David Gaudet | Bowing Down Home
David Gaudet is one of the last fiddlers to develop during PEI's traditional period (some others include Louise Gallant Arsenault, Jackie Biggar and Victor Doucette). He has a vigorous, authentic West Prince sound, and a prodigious repertoire which includes quite a number of tunes that seem to have otherwise fallen out of local circulation.
David grew up in a fiddling family and learned quite a bit in terms of both style and repertoire from his uncle Emil Gaudet. Upon occasion, an older brother helped matters along by sending David upstairs with the fiddle and not letting him come back down until he had learned the tune he was working on.

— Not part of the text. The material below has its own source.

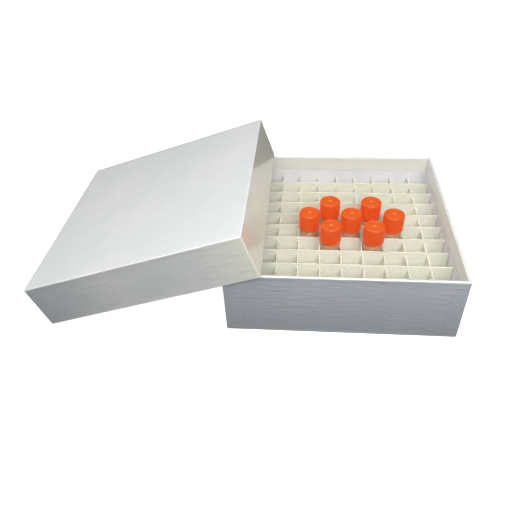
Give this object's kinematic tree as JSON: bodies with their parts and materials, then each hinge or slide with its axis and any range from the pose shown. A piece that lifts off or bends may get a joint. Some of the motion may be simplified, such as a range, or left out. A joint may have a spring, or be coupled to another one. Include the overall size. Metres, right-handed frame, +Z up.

When Gaudet started out, his arms were too short to reach the instrument when held under the chin. Consequently, for the first few years he played holding the fiddle like a guitar with its edge on his right thigh. “When my arm got longer, the fiddle come up to the chin. Nowadays they buy the fiddle to suit you, for the kids. Them days you had to play what you had.”
David went to many local house parties with his parents and learned new tunes by listening to other fiddlers. “All the tunes that was played, they went in the ear, and when I got home I scratched on the fiddle till I come up with something. Right now I can still pick up a tune and learn it pretty quick if I want to put my mind to it.”
He had just come into his own musically when PEI began to modernize, local tastes changed and the local fiddle and dance scenes started to decline. His own generation showed little interest in fiddle music and Gaudet virtually stopped playing in public. Then the Fiddling Revival came, bringing a rekindling of interest. He now plays out frequently with Cecil Arsenault on guitar and Robert Gallant on piano. The three of them particularly enjoy attending some of the bluegrass festivals that have cropped up recently on their end of the Island, and have started learning tunes from fellow musicians at these events. Gaudet often then takes these tunes and translates them quite handily to the West Prince playing style.